Впервые со дня их отлета Гроссе снова заговорил о Гроэре. А это означало, что передышка окончена. Он возвращал ее к мрачной, тягостной действительности.
К ним подошла стюардесса:
- Не спится? Не желаете чего-нибудь выпить или перекусить? Могу предложить...
- Спасибо, нет, – с досадой прервал ее Гроссе. Он был настроен совсем на другую волну.
- Наш бар всегда к вашим услугам, только сделайте мне знак. – Одарив обоих дежурной улыбкой, стюардесса скрылась за перегородкой.
- Я чувствую... понимаешь, чувствую, что решение где-то рядом, – снова горячо зашептал он. В глазах его появился маниакальный блеск. – Это как клад, зарытый в землю. Сотни, тысячи людей, целые поколения спокойно ходят по этому месту, не подозревая, что топчут сокровища. А один-единственный возьмет в руки лопату, и станет обладателем клада. Нутром чувствую, я и есть тот единственный.
Гроссе откинулся на сидение и, глядя прямо перед собой, продолжал рассуждать вслух:
- Есть в природе какой-то фокус, неточность, оплошность – называй как хочешь – в результате которой человек, едва достигнув зрелости, начинает с катастрофической быстротой дряхлеть, теряя мудрость, знания, опыт, которые с таким трудом приобретал. Ну не могла Природа намеренно запрограммировать или допустить такое. Ведь жили же ветхозаветные люди сотнями лет. Оплошность допускаем мы сами. И я должен докопаться до нее. Вон – у самки осьминога есть "железы смерти", заставляющие ее погибать ровно через 42 дня после появления потомства. Но человек не животное. Не может быть основной его функцией воспроизведение себе подобных. Тогда зачем было наделять его высокоразвитым интеллектом?
Он замолчал, вонзив взгляд в глаза Клары, и зло прошептал:
- О-о, я вижу тебя насквозь! Ты по-прежнему думаешь, что я ищу бессмертия для себя одного. Бессмертия любой ценой. Да, черт возьми! Ты права. Я ищу его, в первую очередь, для себя. Но как только мне удастся выиграть битву с собственной смертью, я сделаю мое открытие всеобщим достоянием. Я подарю его человечеству, тем самым обессмертив себя вдвойне. Корысть? А почему бы и нет? Покажи мне одного бескорыстного человека, и я рассмеюсь ему в лицо. Потому что он обязательно окажется либо жалким лицемером, либо слабоумным.

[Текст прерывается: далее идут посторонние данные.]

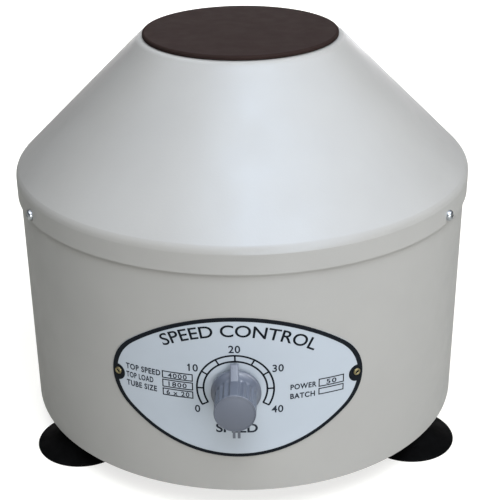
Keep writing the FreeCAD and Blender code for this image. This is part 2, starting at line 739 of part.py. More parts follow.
def field_stack():
    """Laminated yoke with two pole shoes around the armature."""
    yoke = ring(CAN_R - CAN_WALL - 0.05, 33.0, STACK_LOW, STACK_TOP)
    shoe = ring(28.0, ARMATURE_R + 0.5, STACK_LOW, STACK_TOP)
    shoe = shoe.common(block(8, 40, -20, 20, STACK_LOW, STACK_TOP))
    neck = block(27, 34, -9, 9, STACK_LOW, STACK_TOP)
    pole = shoe.fuse(neck)
    return yoke.fuse(around(pole, (0, 180))).removeSplitter()


def field_windings():
    coil = ring(32.8, 28.3, STACK_LOW - 6, STACK_TOP + 6)
    coil = coil.common(block(5, 40, -17, 17, 0, 120))
    coil = coil.cut(block(20, 40, -9.4, 9.4, STACK_LOW - 0.5, STACK_TOP + 0.5))
    return around(coil, (0, 180))


def brush_holders():
    holder = block(-5, 5, -36, -14, CAN_LOW, BRUSH_Z + 5)
    return around(holder.cut(block(-3.1, 3.1, -34, -10, BRUSH_Z - 3.1, BRUSH_Z + 3.1)), (0, 180))


def carbon_brushes():
    brush = block(-3, 3, -26, -COMMUTATOR_R - 0.3, BRUSH_Z - 3, BRUSH_Z + 3)
    return around(brush, (0, 180))


def brush_springs():
    """Coil springs that press the brushes on the commutator."""
    wire_r = 0.35
    helix = Part.makeHelix(1.3, 7.0, 2.0)
    start = Part.Wire(Part.makeCircle(wire_r, vec(2.0, 0, 0), vec(0, 1, 0)))
    spring = Part.Wire(helix.Edges).makePipeShell([start], True, True)
    spring = placed(spring, vec(0, -33.5, BRUSH_Z), vec(0, 1, 0))
    return around(spring, (0, 180))


# ---- motor, turning side -----------------------------------------------
def motor_shaft():
    return lathe([(0, SHAFT_LOW), (SHAFT_R, SHAFT_LOW, 0.6), (SHAFT_R, HUB_TOP + 0.5),
                  (3.0, HUB_TOP + 0.5), (3.0, SHAFT_TOP, 0.6), (0, SHAFT_TOP)])


def armature_core():
    """Slotted lamination stack on the shaft."""
    core = ring(ARMATURE_R, SHAFT_R + PRESS_GAP, STACK_LOW, STACK_TOP)
    neck = block(-0.9, 0.9, -ARMATURE_R - 1, -ARMATURE_R + 3, 0, 120)
    pocket = disc(2.4, 0, 120, 0, -ARMATURE_R + 5)
    return core.cut(around(neck.fuse(pocket), every(12)))


def armature_windings():
    """End turns of the armature coils above and below the stack."""
    under = STACK_LOW - 0.2
    over = STACK_TOP + 0.2
    low = lathe([(9, under - 5.0, 1.5), (20, under - 4.2, 2.0), (20, under), (9, under)])
    high = lathe([(9, over), (20, over), (20, over + 4.6, 2.0), (9, over + 5.4, 1.5)])
    return [low, high]


def commutator():
    copper = ring(COMMUTATOR_R, SHAFT_R + PRESS_GAP, COMMUTATOR_Z, COMMUTATOR_Z + 8)
    cut = block(-0.25, 0.25, -COMMUTATOR_R - 1, -COMMUTATOR_R + 1.5, 0, 60)
    return copper.cut(around(cut, every(16)))


def cooling_fan():
    low = STACK_TOP + 7.0
    bore = SHAFT_R + PRESS_GAP
    fan = ring(9.0, bore, low, low + 6).fuse(ring(FAN_R, bore, low, low + 1.2))
    blade = block(-0.6, 0.6, 1 - FAN_R, -8, low, low + 6)
    return fan.fuse(around(blade, every(9))).removeSplitter()


# ---- rotor -------------------------------------------------------------
TILT = math.radians(TUBE_TILT)
DOWN_TUBE = vec(0, -math.sin(TILT), -math.cos(TILT))
MOUTH = vec(0, -MOUTH_R, MOUTH_Z)


def along_tube(shape):
    """Lay a shape's +Z down the tube axis, with z=0 at the seat face."""
    return placed(shape, MOUTH, DOWN_TUBE)


def seat_azimuths():
    return every(SEATS, 0)


def rotor_head():
    """Cast angle head: hub and dish, with six stepped seats for the sleeves."""
    out_r, out_z = math.cos(TILT), math.sin(TILT)
    down_r, down_z = math.sin(TILT), -math.cos(TILT)

    def point(across, down, fillet=0):
        radius = MOUTH_R + across * out_r + down * down_r
        height = MOUTH_Z + across * out_z + down * down_z
        return (radius, height, fillet) if fillet else (radius, height)

    inner_top = point(-HEAD_HALF, 0, 3.0)
    under = -HEAD_HALF - 2.0
    profile = [(SHAFT_R + 0.03, HUB_LOW),
               (HUB_R, HUB_LOW, 1.0),
               (HUB_R, point(under, HEAD_THICK)[1] - 6, 6.0),
               point(under, HEAD_THICK, 6.0),
               point(HEAD_HALF, HEAD_THICK, 3.0),
               point(HEAD_HALF, 0, 3.0),
               inner_top,
               (HUB_R, inner_top[1], 3.0),
               (HUB_R, HUB_TOP, 1.0),
               (SHAFT_R + 0.03, HUB_TOP)]
    head = lathe(profile)
    seat = disc(SLEEVE_R + 0.1, -30, 60).fuse(disc(SLEEVE_FLANGE_R + 0.5, -30, 0))
    return head.cut(around(along_tube(seat), seat_azimuths()))


def rotor_nut():
    """Knurled nut that holds the head down on the shaft."""
    low = HUB_TOP + 0.6
    high = HUB_TOP + 6.5
    nut = lathe([(3.05, low), (9.5, low, 0.6), (9.5, high, 1.0), (3.05, high)])
    groove = disc(0.7, HUB_TOP, HUB_TOP + 10, 0, -9.9)
    return nut.cut(around(groove, every(20)))


def tube_sleeve():
    """Flanged metal sleeve for one 20 ml tube, with a stepped closed bottom."""
    step_r = SLEEVE_BORE - 1.2
    floor_low = SLEEVE_DEPTH + 3.4
    return lathe([(SLEEVE_BORE, -SLEEVE_FLANGE), (SLEEVE_FLANGE_R, -SLEEVE_FLANGE, 0.3),
                  (SLEEVE_FLANGE_R, 0, 0.3), (SLEEVE_R, 0), (SLEEVE_R, floor_low - 3.0, 2.0),
                  (step_r + 0.4, floor_low + 1.2, 1.0), (0, floor_low + 1.2), (0, floor_low),
                  (step_r, floor_low), (step_r, SLEEVE_DEPTH), (SLEEVE_BORE, SLEEVE_DEPTH)])


def sleeve_cushions():
    pad = along_tube(disc(SLEEVE_BORE - 1.3, SLEEVE_DEPTH + 0.3, SLEEVE_DEPTH + 3.3))
    return around(pad, seat_azimuths())


# ---- lid ---------------------------------------------------------------
def lid():
    """Flat moulded disc with a locating ring that drops into the mouth."""
    plug_low = LID_LOW - LID_PLUG_DEPTH
    plug_in = LID_PLUG_R - 3.0
    return lathe([(0, LID_LOW), (plug_in, LID_LOW), (plug_in, plug_low, 0.5),
                  (LID_PLUG_R, plug_low, 0.8), (LID_PLUG_R, LID_LOW), (LID_R, LID_LOW, 0.4),
                  (LID_R, LID_TOP, 1.0), (0, LID_TOP)])


def lid_seal():
    """Rubber band round the locating ring, under the lid's rim."""
    return ring(OPENING_R - 0.3, LID_PLUG_R + 0.05, LID_LOW - 2.4, LID_LOW - 0.05)


# ---- write every node --------------------------------------------------
def main():
    os.makedirs("parts", exist_ok=True)
    save("drum_shell", drum_shell())
    save("cone_cover", cone_cover())
    save("cover_fasteners", cover_screws() + cover_nuts())
    save("base_plate", base_plate())
    save("rim_fasteners", rim_screws() + rim_nuts())
    for node, azimuth in zip(("foot_front_left", "foot_front_right", "foot_rear"), FOOT_AZ):
        save(node, suction_foot(azimuth))
    save("foot_fasteners", foot_studs() + foot_nuts())
    save("label_plate", label_plate())
    save("plate_screws", plate_screws())
    save("pot_body", pot_body())
    save("pot_nut", [pot_nut(), pot_washer()])
    save("pot_shaft", pot_shaft())
    save("knob", knob())
    save("knob_collet", knob_collet())
    save("knob_cap", knob_cap())
    save("cable_gland", [cable_gland(), gland_nut()])
    save("gland_cap", gland_cap())
    save("gland_seal", gland_seal())
    save("fuse_holder", [fuse_holder(), fuse_nut()])
    save("fuse_cap", fuse_cap())
    save("fuse", fuse())
    save("control_board", control_board())
    save("board_fasteners", board_standoffs() + board_screws())
    save("heatsink", heatsink())
    save("capacitor", capacitor())
    save("choke", choke())
    save("terminal_block", terminal_block())
    save("internal_leads", internal_leads())
    save("chamber_floor", chamber_floor())
    save("floor_brackets", floor_brackets())
    save("floor_fasteners", floor_screws() + floor_nuts())
    save("motor_plate", motor_plate())
    save("motor_dampers", motor_dampers())
    save("damper_fasteners", damper_bolts() + damper_nuts())
    save("motor_housing", motor_housing())
    save("motor_end_lower", motor_end_lower())
    save("motor_end_upper", motor_end_upper())
    save("bearing_lower", bearing(LOWER_BEARING_Z))
    save("bearing_upper", bearing(UPPER_BEARING_Z))
    save("motor_fasteners", motor_bolts() + motor_nuts())
    save("field_stack", field_stack())
    save("field_windings", field_windings())
    save("brush_gear", brush_holders() + carbon_brushes() + brush_springs())
    save("motor_shaft", motor_shaft())
    save("armature", [armature_core()] + armature_windings())
    save("commutator", commutator())
    save("cooling_fan", cooling_fan())
    save("rotor_head", rotor_head())
    save("rotor_nut", rotor_nut())
    sleeve = along_tube(tube_sleeve())
    for number, azimuth in enumerate(seat_azimuths(), 1):
        save("tube_sleeve_%d" % number, turned(sleeve, azimuth))
    save("sleeve_cushions", sleeve_cushions())
    save("lid", lid())
    save("lid_seal", lid_seal())


main()
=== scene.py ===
import bpy
import bmesh
import json
import math
from mathutils import Matrix, Vector


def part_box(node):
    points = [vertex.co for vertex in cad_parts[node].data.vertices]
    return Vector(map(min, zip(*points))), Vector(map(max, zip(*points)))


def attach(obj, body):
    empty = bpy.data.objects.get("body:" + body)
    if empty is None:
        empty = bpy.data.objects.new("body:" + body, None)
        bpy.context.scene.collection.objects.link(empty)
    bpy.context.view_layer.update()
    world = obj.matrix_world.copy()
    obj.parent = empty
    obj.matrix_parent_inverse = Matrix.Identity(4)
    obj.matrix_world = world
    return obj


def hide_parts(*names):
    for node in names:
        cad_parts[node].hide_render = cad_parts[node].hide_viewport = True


# Looks of the bench centrifuge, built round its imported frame.
# Metres in the scene; the pieces are drawn in millimetres and scaled by MM.
# +Z is up and the control panel faces -Y.
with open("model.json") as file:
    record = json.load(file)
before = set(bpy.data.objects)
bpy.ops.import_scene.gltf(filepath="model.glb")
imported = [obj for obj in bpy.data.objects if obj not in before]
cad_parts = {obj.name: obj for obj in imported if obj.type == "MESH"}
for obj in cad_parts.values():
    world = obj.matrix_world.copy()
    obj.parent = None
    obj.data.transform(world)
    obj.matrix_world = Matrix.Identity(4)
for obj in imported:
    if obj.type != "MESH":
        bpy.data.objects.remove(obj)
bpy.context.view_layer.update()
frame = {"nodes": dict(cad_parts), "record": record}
NODES = frame["nodes"]
MM = 0.001

# ---- places read from the frame ----------------------------------------
PANEL_R = -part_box("label_plate")[0].y / MM
DIAL_Z = (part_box("knob_cap")[0].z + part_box("knob_cap")[1].z) / 2 / MM
KNOB_BACK = -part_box("knob")[1].y / MM
KNOB_FRONT = -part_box("knob")[0].y / MM


# ---- camera, floor and light -------------------------------------------
# The camera's distance and height in metres, its lens in millimetres, and its
# angles in degrees: round the object, off its axis, downwards and rolled.
CAMERA_AWAY, CAMERA_HIGH = 0.6336, 0.4012
CAMERA_LENS = 82.3
CAMERA_ASIDE, CAMERA_PAN, CAMERA_DOWN, CAMERA_ROLL = 1.9, 0.25, 25.59, -0.8


def add_camera():
    """A long lens a little above the object, looking down at the panel."""
    aside = math.radians(CAMERA_ASIDE)
    data = bpy.data.cameras.new("camera")
    data.sensor_width = 36.0
    data.lens = CAMERA_LENS
    data.clip_start = 0.02
    camera = bpy.data.objects.new("camera", data)
    bpy.context.scene.collection.objects.link(camera)
    camera.location = (CAMERA_AWAY * math.sin(aside), -CAMERA_AWAY * math.cos(aside), CAMERA_HIGH)
    pan = Matrix.Rotation(aside + math.radians(CAMERA_PAN), 3, "Z")
    pitch = Matrix.Rotation(math.radians(90 - CAMERA_DOWN), 3, "X")
    roll = Matrix.Rotation(math.radians(CAMERA_ROLL), 3, "Z")
    camera.rotation_euler = (pan @ pitch @ roll).to_euler()
    bpy.context.scene.camera = camera


def add_area(name, place, target, size, power, colour):
    """Rectangular soft light, unseen by the camera, facing a target."""
    data = bpy.data.lights.new(name, "AREA")
    data.shape = "RECTANGLE"
    data.size, data.size_y = size
    data.energy = power
    data.color = colour
    light = bpy.data.objects.new(name, data)
    bpy.context.scene.collection.objects.link(light)
    light.location = place
    light.visible_camera = False
    facing = Vector(target) - Vector(place)
    light.rotation_euler = facing.to_track_quat("-Z", "Y").to_euler()


FLOOR_HALF = 12.0
FLOOR_COLOUR = (0.41, 0.395, 0.352)
# Distances from the object over which the floor's own glow grows, and how far.
GLOW_START, GLOW_END = 0.2, 0.9
GLOW_LOW, GLOW_HIGH = 0.7, 1.05


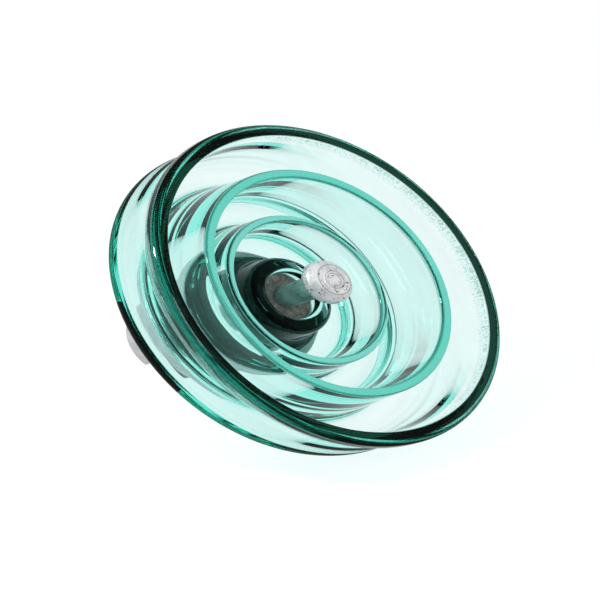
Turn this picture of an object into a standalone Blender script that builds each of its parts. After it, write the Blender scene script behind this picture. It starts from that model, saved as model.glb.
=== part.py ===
"""Cap-and-pin suspension insulator: a toughened glass disc hung between a socket cap and a ball pin.

Metres, +Z up. The origin is the coupling centre of the cap's socket, on the disc's axis. The cap is at the
top and the ball of the pin hangs one spacing below, as the insulator hangs in a string. The socket is open
towards +X, and the locking key is pulled out through the back of the cap, towards -X.
"""
import math

import bmesh
import bpy

# ---- driving dimensions ------------------------------------------------------------------------------
DISC_RADIUS = 0.127            # to the outside of the rim bead
SPACING = 0.127                # coupling centre of the socket to the coupling centre of the ball
SHANK_RADIUS = 0.0085          # 16 mm ball and socket coupling
BALL_RADIUS = 0.01665
BALL_HEIGHT = 0.0134
SOCKET_FLANGE = 0.0105         # metal above the coupling centre, carrying the ball
GAP = 0.0003                   # left between neighbouring solids
TURN_STEPS = 56                # facets round the disc and the cap
INNER_STEPS = 40               # facets round the pin and the pieces inside
ROUND_SEGMENTS = 3             # facets on a quarter of a rounded edge

RIM_Z = -SPACING - 0.0003      # height of the rim bead's centre; the shell's profile is measured from here
BEAD_RADIUS = 0.005
WALL_RADIUS = 0.1222           # outside of the deep skirt
SHOULDER = 0.0475              # the skirt's top corner above the rim
NECK_RADIUS = 0.036            # root of the hollow head
NECK_HEIGHT = 0.058
HEAD_RADIUS = 0.030
HEAD_HEIGHT = 0.0950
HEAD_ROUNDING = 0.009
BORE_RADIUS = 0.0185           # hole for the pin
BORE_TOP = 0.0830

CAP_LIP_RADIUS = 0.0455
CAP_LIP_HEIGHT = 0.0625        # above the rim
CAP_WALL = 0.0055
CAP_NECK_RADIUS = 0.0285       # outside of the socket
CAP_ROOF_RADIUS = 0.0345       # inside the bell, at its roof
CAP_FLOOR = 0.0070             # metal between the socket and the cement
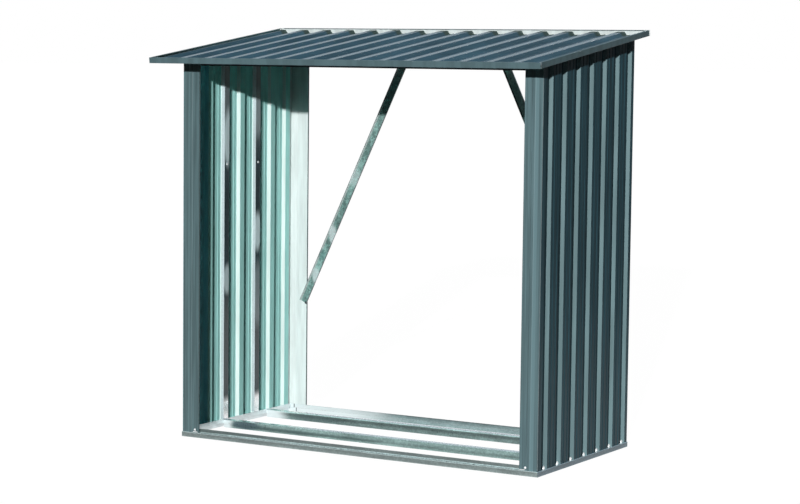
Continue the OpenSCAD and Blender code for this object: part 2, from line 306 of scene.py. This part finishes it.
def zinc(name, colour, spread=0.35, scale=260.0, metallic=0.25, roughness=0.32, run=ALONG_FRONT,
         tones=None, painted_light_patches=(), edged=False, dents=1.0, polished=None):
    made, s = material(name)
    cells = s.node("ShaderNodeTexVoronoi", {"feature": "F1"}, {"Vector": s.place(), "Scale": scale})
    split = s.node("ShaderNodeSeparateColor", None, {0: Value(s, cells.outputs["Color"])})
    crystal, sheen = (Value(s, socket) for socket in split.outputs[:2])
    streaks = s.noise(ZINC_STREAKS, 3.0, 0.6, run)
    cloud = s.noise(ZINC_CLOUDS, 3.0, 0.6, run)
    x, y, z = s.axes()
    full = 1.0
    if tones:
        top, *steps = tones
        full = max(share for _, share in steps)
        height_tone = s.ramp(z / top, *((at, (share / full,) * 3) for at, share in steps))
    grain = crystal * 0.3 + streaks * 0.9 + cloud * 0.8 - 0.5
    low, high = 1 - spread, 1 + 1.6 * spread
    shade = s.ramp(grain, (0.1, shaded(colour, full * low)), (0.5, shaded(colour, full)),
                   (0.9, shaded(colour, full * high)))
    if tones:
        shade = s.mix(1.0, shade, height_tone, "MULTIPLY")
    if edged:
        x = abs(x)
        shade = brace_edges(s, shade, x, z)
    for centre, half, share, tint in painted_light_patches:
        gaps = [abs(axis - at) / size for axis, at, size in zip((x, y, z), centre, half)]
        near = (gaps[0] ** 2.0 + gaps[1] ** 2.0 + gaps[2] ** 2.0) ** 0.5 + (cloud - 0.5) * 0.9
        shade = s.mix(s.span(near, 0.55, 1.15, share, 0.0), shade, tint)
    rough = roughness + 0.08 * (sheen - 0.5) + 0.12 * (cloud - 0.5)
    if polished is not None:
        metallic = s.span(z, polished, polished + POLISHED_RUN, POLISHED_METAL, metallic)
    s.surface(colour=shade, roughness=rough, metallic=metallic, specular=0.4,
              normal=s.bump(cloud * 2.0 + crystal * 0.03, WAVE_STRENGTH * dents, WAVE_HEIGHT))
    return made


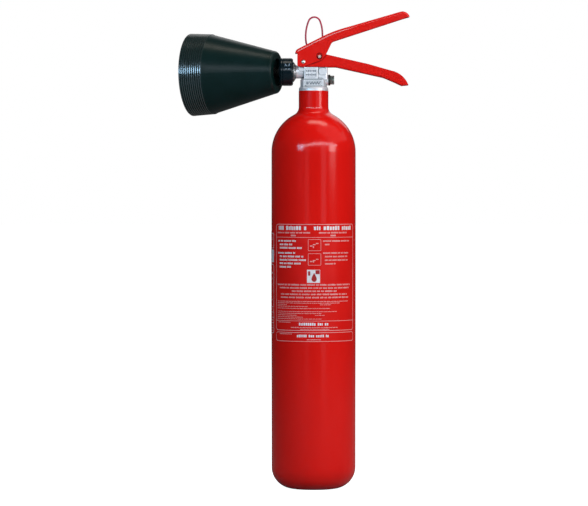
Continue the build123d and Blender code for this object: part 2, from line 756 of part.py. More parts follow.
def safety_pin():
    """Pin with a pointed tip in front, a stop washer behind the lever and an eye."""
    x, z = PIN_HOLE
    tip_y = -LEVER_HALF - 2.6
    stop_y = LEVER_HALF + 0.4
    pin = rod(PIN_R, (x, tip_y + 1.0, z), (0, 1, 0), EYE_Y - tip_y - 1.0)
    pin += cone(PIN_R, PIN_TIP_R, (x, tip_y + 1.0, z), (0, -1, 0), 1.0)
    pin += rod(4.0, (x, stop_y, z), (0, 1, 0), 0.9)
    pin += Pos(x, EYE_Y, z) * Sphere(EYE_R)
    pin -= rod(RING_WIRE_R + 0.3, (x - 5, EYE_Y, z), (1, 0, 0), 10)
    return pin


def tangent_angle(centre, radius, point):
    """The angle on a circle where the line from an outside point touches its lower right side."""
    away = (point[0] - centre[0], point[1] - centre[1])
    spread = math.acos(radius / math.hypot(*away))
    return math.degrees(math.atan2(away[1], away[0]) + spread)


def pull_ring():
    """Wire loop through the pin's eye: round top, long side arcs, straight runs to the eye."""
    top_centre, top_r, open_angle = (1.0, 564.6), 7.4, 22.0
    left_r, right_r = 50.0, 40.0
    left_end_angle = 192.0
    low_fillet, left_fillet = 2.2, 14.0
    eye_left = (2.4, PIN_HOLE[1])
    eye_right = (12.0, PIN_HOLE[1])
    left_centre = on_angle(on_angle(top_centre, top_r, 180 - open_angle), left_r, -open_angle)
    right_centre = on_angle(on_angle(top_centre, top_r, open_angle), right_r, 180 + open_angle)
    right_end = tangent_angle(right_centre, right_r, eye_right)
    left_arc = CenterArc(left_centre, left_r, 180 - open_angle, left_end_angle - 180 + open_angle)
    right_arc = CenterArc(right_centre, right_r, right_end, open_angle - right_end)
    loop = make_face(
        [
            CenterArc(top_centre, top_r, open_angle, 180 - 2 * open_angle),
            left_arc,
            Line(left_arc @ 1, eye_left),
            Line(eye_left, eye_right),
            Line(eye_right, right_arc @ 0),
            right_arc,
        ]
    )
    low_corners = loop.vertices().sort_by(Axis.Y)
    loop = fillet(low_corners[:2], low_fillet)
    left_corner = loop.vertices().sort_by_distance(left_arc @ 1)[:1]
    loop = fillet(left_corner, left_fillet)
    upright = Plane(origin=(0, EYE_Y, 0), x_dir=(1, 0, 0), z_dir=(0, -1, 0))
    wire = (upright * loop).face().outer_wire()
    section = Plane(origin=wire @ 0, z_dir=wire % 0) * Circle(RING_WIRE_R)
    return sweep(section, path=wire)


def neck_seal():
    return ring(THREAD_R + 1.6, 1.1, (0, 0, NECK_TOP - 1.2), (0, 0, 1))


def stem_o_ring():
    return ring(STEM_R + 1.06, 0.95, (0, 0, GLAND_Z + 1.3), (0, 0, 1))


NODES = {
    "cylinder_shell": cylinder_shell(),
    "front_label": film_label(FRONT_LABEL_W, FRONT_LABEL_Z, 0),
    "side_label": film_label(SIDE_LABEL_W, SIDE_LABEL_Z, SIDE_LABEL_TURN),
    "neck_seal": neck_seal(),
    "valve_body": valve_body(),
    "seat_ring": seat_ring(),
    "spring_cap": spring_cap(),
    "dip_tube": dip_tube(),
    "valve_spring": valve_spring(),
    "valve_stem": valve_stem(),
    "stem_seal": stem_seal(),
    "stem_o_ring": stem_o_ring(),
    "gland_nut": gland_nut(BLOCK_TOP + SHEET),
    "burst_disc": burst_disc(),
    "burst_washer": burst_washer(),
    "burst_plug": burst_plug(),
    "outlet_nipple": outlet_nipple(),
    "outlet_seal": outlet_seal(),
    "swivel_collar": swivel_collar(),
    "ball_seat": ball_seat(),
    "swivel_liner": swivel_liner(),
    "swivel_ball": swivel_ball(),
    "horn_shell": horn_shell(),
    "horn_nozzle": horn_nozzle(),
    "carrying_handle": carrying_handle(),
    "squeeze_lever": squeeze_lever(),
    "pivot_rivet": pivot_rivet(),
    "rivet_washer": rivet_washer(),
    "safety_pin": safety_pin(),
    "pull_ring": pull_ring(),
}

os.makedirs("parts", exist_ok=True)
for name, solid in NODES.items():
    export_step(solid, f"parts/{name}.step")
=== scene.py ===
import json
import math
import random

import bmesh
import bpy
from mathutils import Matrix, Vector


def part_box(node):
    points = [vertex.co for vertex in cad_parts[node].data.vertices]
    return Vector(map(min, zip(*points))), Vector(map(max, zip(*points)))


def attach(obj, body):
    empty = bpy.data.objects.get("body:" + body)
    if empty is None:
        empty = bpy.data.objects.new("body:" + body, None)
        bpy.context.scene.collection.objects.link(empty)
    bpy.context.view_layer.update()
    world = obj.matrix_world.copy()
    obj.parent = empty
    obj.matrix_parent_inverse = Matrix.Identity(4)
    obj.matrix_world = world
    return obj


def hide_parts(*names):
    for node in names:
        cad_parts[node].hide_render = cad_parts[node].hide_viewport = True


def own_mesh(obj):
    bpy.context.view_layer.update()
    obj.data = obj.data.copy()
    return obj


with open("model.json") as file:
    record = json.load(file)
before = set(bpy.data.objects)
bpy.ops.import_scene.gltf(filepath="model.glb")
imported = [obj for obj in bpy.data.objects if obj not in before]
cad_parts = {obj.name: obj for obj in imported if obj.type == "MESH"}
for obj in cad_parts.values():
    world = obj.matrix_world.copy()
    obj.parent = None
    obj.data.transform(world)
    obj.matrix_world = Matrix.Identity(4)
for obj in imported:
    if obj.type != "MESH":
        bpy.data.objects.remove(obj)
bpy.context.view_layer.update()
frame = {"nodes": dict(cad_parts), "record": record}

# Carbon dioxide fire extinguisher: looks built around the CAD frame.
# The origin is the centre of the foot, +Z is up, +X points to the handle, -Y to the camera.
# Lengths are in metres, except where a comment says mm; MM turns mm into metres.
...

Может тебе хочется возразить, что твоя любовь ко мне бескорыстна, пронизана жертвенной самоотверженностью? – Его губы, как судорогой, свело едкой усмешкой. – Как бы не так! Она полна эгоизма. Ты жаждешь завладеть мною, превратить меня в свою собственность. Ты с удовольствием связала бы мне руки и ноги, надела на глаза шоры и заставила бы круглосуточно созерцать тебя одну... Не подумай только, что я тебя в чем-то обвиняю, – поспешил добавить он, поскольку ссориться с Кларой отнюдь не входило в его планы. – Такова природа женщины, запрограммированной на роль хранительницы семейного очага и материнство.
Он отвернулся и долго молчал, барабаня пальцами по подлокотнику. Молчала и она, рассеянно глядя сквозь иллюминатор на неясные очертания родного континента, медленно плывущего навстречу.
Разбудив немногочисленных пассажиров первого класса, стюардессы начали разносить обед – по-домашнему наваристый мясной суп, салат с черной икрой и красной рыбой, стейк с острым рисом и овощами.
За едой Гроссе заговорил на отвлеченные темы, желая загладить допущенную им резкость, к чему, впрочем, Клара давно уже привыкла. Он даже попытался пошутить по поводу ее "неуемного" аппетита, сказав что не уверен, сможет ли терпеть подле себя располневшую женщину.Дождавшись, когда Клара покончит с мороженым, политым вишневым вареньем и посыпанным толчеными фисташками, он снова приступил к штурму.